Ask about handover quality. Ask whether projects finished on programme. If a contractor struggles to give you direct answers to those questions, or steers every conversation back to marketing materials, that tells you something.
Dubai's construction industry is more connected than it looks. Previous clients talk. Consultants remember. Reputation — good and bad — travels faster than any company brochure.
In-House Technical Depth vs. Subcontracting Everything
There's a meaningful difference between a firm with structural engineers, BIM coordinators, and MEP specialists on staff and a firm that subcontracts all of that out on each job. Both models exist in Dubai. The first one tends to produce fewer coordination problems on site, simply because the people resolving issues actually understand the project from the inside.
When a design clash gets flagged at 7am on site, you want it resolved that day — not after three rounds of email between subcontractors who've never met each other.
Regulatory Experience Is Underrated
Most clients focus on technical capability and price. Fewer think hard enough about regulatory experience — and then discover mid-project why it matters.
Dubai's approval landscape varies by location. Projects under Dubai Municipality run differently from those under Trakhees or within a free zone authority. The submission requirements differ. The inspection timelines differ. A contractor who knows these processes saves you weeks. One who's learning them on your project costs you weeks, sometimes more.
Large Firms vs. Small Construction Companies in Dubai — Which Is Right for You?
This is one of the questions people agonise over, and the honest answer is that it depends entirely on your project.
Large contractors bring genuine advantages for complex, high-value builds. They have bonding capacity, deep supply chains, procurement teams, and the manpower to run multiple workstreams simultaneously. For a 20-storey mixed-use tower or a large commercial development, that scale is relevant.
But small construction companies in Dubai often punch well above their weight on mid-range and boutique projects. You get direct access to the people actually making decisions. Senior attention that a large firm's project manager — juggling five sites — simply can't give you. And often, a level of care about how the finished product looks that gets diluted in larger organisations.
The mistake people make is assuming bigger equals safer. It doesn't. A well-run firm of 80 people will outperform a poorly managed firm of 800 on any project below a certain size. Figure out which tier your project sits in, then look for the best firm within that tier — not just the most recognisable name.
Real Benefits of Working With the Right Building Construction Company in Dubai
When the fit is right, it shows in ways that go beyond the finished building.
Programme certainty is the one clients appreciate most once they've experienced the alternative. A contractor with solid project management systems tracks budget, programme, and quality in parallel. You get updates that actually mean something. Problems surface early, when they're still cheap to fix, rather than at handover when they're not.
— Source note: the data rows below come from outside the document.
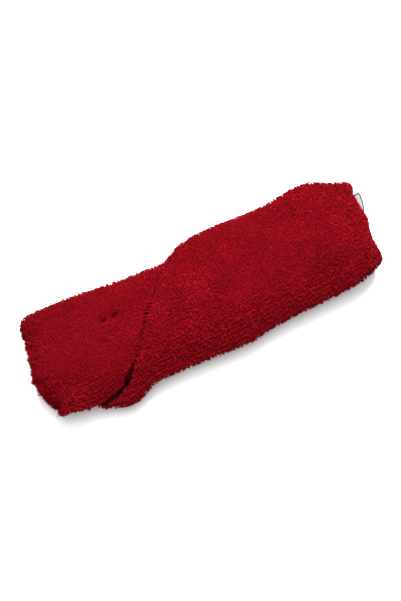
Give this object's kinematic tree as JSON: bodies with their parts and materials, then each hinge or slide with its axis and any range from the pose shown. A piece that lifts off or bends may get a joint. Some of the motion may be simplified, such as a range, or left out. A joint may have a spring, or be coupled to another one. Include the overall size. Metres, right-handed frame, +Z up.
{
  "type": "sports headband",
  "caption": "Elastic towelling sports headband, lying flat as a closed loop with a slanting lap seam and a small folded care label.",
  "frame": {"origin": "middle of the underside of the flat-lying band, where it rests on a table", "axes": "+X along the band from the shaggy left fold to the fold with the care label, +Y across the band, away from the side where the lap seam's corner stands open, +Z up from the back run to the front run"},
  "size_m": [0.188, 0.066, 0.0196],
  "materials": {
    "terry": "looped towelling pile, matt",
    "elastic": "woven ribbed elastic",
    "thread": "twisted polyester thread",
    "label": "woven satin ribbon"
  },
  "bodies": {
    "back": {"back_cover": "terry", "left_fold_cover": "terry", "right_fold_cover": "terry", "left_bend_cover": "terry", "right_bend_cover": "terry", "back_elastic": "elastic", "left_fold_elastic": "elastic", "right_fold_elastic": "elastic", "left_bend_elastic": "elastic", "right_bend_elastic": "elastic", "back_closing_seam": "thread", "label_tab": "label", "label_stitches": "thread"},
    "front": {"front_left_cover": "terry", "front_right_cover": "terry", "front_left_elastic": "elastic", "front_right_elastic": "elastic", "elastic_join_stitches": "thread", "front_closing_seam": "thread", "lap_stitches": "thread"},
    "label": {"care_label": "label"}
  },
  "joints": [
    {"name": "loop_open", "type": "slide", "parent": "back", "child": "front", "axis": [0, 0, 1], "range_m": [0, 0.03], "stiffness_N_per_m": 20, "deforming": ["left_bend_cover", "left_bend_elastic", "right_bend_cover", "right_bend_elastic"]},
    {"name": "label_flap", "type": "hinge", "parent": "back", "child": "label", "pos_m": [0.0914, 0.0155, 0.0092], "axis": [0, 1, 0], "range_deg": [-50, 50], "stiffness_Nm_per_rad": 0.000005}
  ]
}
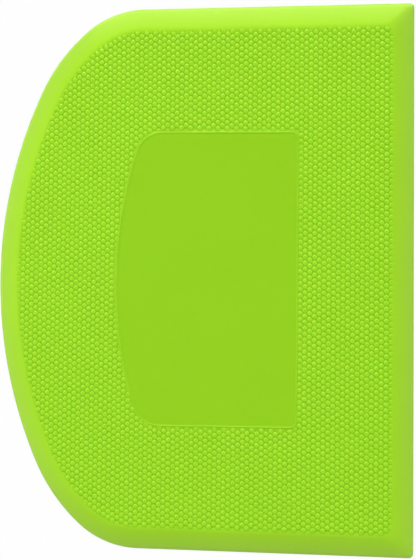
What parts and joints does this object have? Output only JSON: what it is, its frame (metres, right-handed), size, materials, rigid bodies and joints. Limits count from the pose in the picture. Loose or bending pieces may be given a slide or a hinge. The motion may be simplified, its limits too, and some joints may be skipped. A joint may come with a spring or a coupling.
{
  "type": "bowl scraper",
  "caption": "Flexible D-shaped plate for scraping bowls and dough, with a bowed edge, a straight edge, a tapered border, a dotted grip field and a smooth centre panel.",
  "frame": {"origin": "centre of the outline's bounding box, on the flat back face", "axes": "+Z through the thickness, out of the dotted face; +X from the bowed edge to the straight edge; +Y along the straight edge"},
  "size_m": [0.0908, 0.12, 0.0026],
  "materials": {
    "plastic": "satin"
  },
  "bodies": {
    "root": {"scraper": "plastic"}
  },
  "joints": []
}
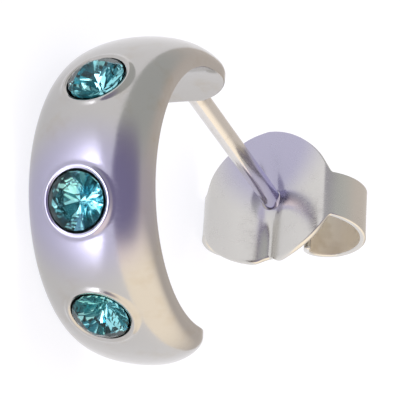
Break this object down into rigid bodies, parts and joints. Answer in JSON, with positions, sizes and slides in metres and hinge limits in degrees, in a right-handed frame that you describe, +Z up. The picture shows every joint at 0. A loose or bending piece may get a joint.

Procurement relationships matter more than most clients realise. Established contractors have supplier agreements that translate into better material pricing and more reliable delivery. That flows through to your budget and your timeline in ways that don't always show up in the original tender comparison.
Post-handover support is where reputations get made or lost. The best firms stand behind their work through the defects liability period and beyond. The ones that go quiet after final payment are the ones previous clients warn you about — if you remember to ask.
Common Mistakes People Make When Hiring a Construction Company in Dubai
Going with the lowest quote. This is the most common and most expensive mistake in Dubai's construction market. Low tenders frequently recover margin through variations and claims once the contract is signed. A detailed, honest quote from a reputable firm is more valuable than a number designed to win the job.
Not checking licences properly. All contractors operating in Dubai should hold valid trade licences and relevant contractor classifications. It takes ten minutes to verify this. Some clients skip it. Don't.
Treating references as a formality. Asking for references and actually calling them are different things. Previous clients will tell you things no tender document includes — how the team handled pressure, how variations were managed, whether the site was well run. Ask specific questions. You'll get specific answers.
Rushing the contract. A vague contract signed quickly to save time at the start almost always generates disputes later. Scope, programme, payment terms, variation procedures, defects liability — all of it needs to be clear before work starts. Legal review of your construction contract is not an unnecessary cost.
Ignoring sustainability credentials. With UAE regulations continuing to tighten, a construction company dubai that doesn't genuinely understand green building compliance will create problems at the approval stage. It's worth asking early how they approach Estidama or LEED requirements — and whether they've actually delivered certified projects before.
Why Professional Firms Are Worth the Investment
There's a version of this where you treat construction as a cost to minimise and work your way down the tender list until you find someone who'll do it cheaper. That version exists. It tends not to end well.
The firms that clients hire twice — and recommend to others — are the ones who manage the whole process professionally. That means programme discipline, honest communication when things change, quality control that doesn't rely on the client catching defects, and a finished product that actually performs as designed.
In Dubai's market, where the gap between a well-run project and a poorly run one can be several months of delay and significant budget overrun, paying for professional delivery isn't a luxury. It's risk management.
Conclusion
The top construction companies in Dubai in 2026 are the ones that have earned that position through consistent delivery — not marketing spend. Smart building solutions, sustainable construction practices, and genuine regulatory expertise are what separate the firms worth working with from the ones that will cost you more than they save.
Do the work upfront. Check track records. Talk to previous clients. Read the contract properly. The selection process feels slow when you're eager to get started, but it's the part of the project where you have the most control over how everything else turns out.
FAQs
1. How do I check if a construction company in Dubai is properly licensed?
Check Dubai Municipality's contractor portal or the relevant free zone authority. Do it before signing — not after something goes wrong.
2. What's the difference between a main contractor and a fit-out contractor?
Main contractors handle the structure. Fit-out contractors handle interiors, finishes, and MEP once the shell is done. Some firms do both, many don't.
3. How long does a typical project take in Dubai?
A mid-rise residential build is usually 18 to 24 months. Add time for complex facades, phased delivery, or slow approvals.
4. Should I hire an independent project manager?
On anything large or high-value, yes. They represent you — not the contractor. The bigger the project, the more that independence matters.
5. Do construction companies handle regulatory approvals?
Most established ones do. Confirm it upfront, get it in the contract, and make sure it's clear who's responsible when approvals run late.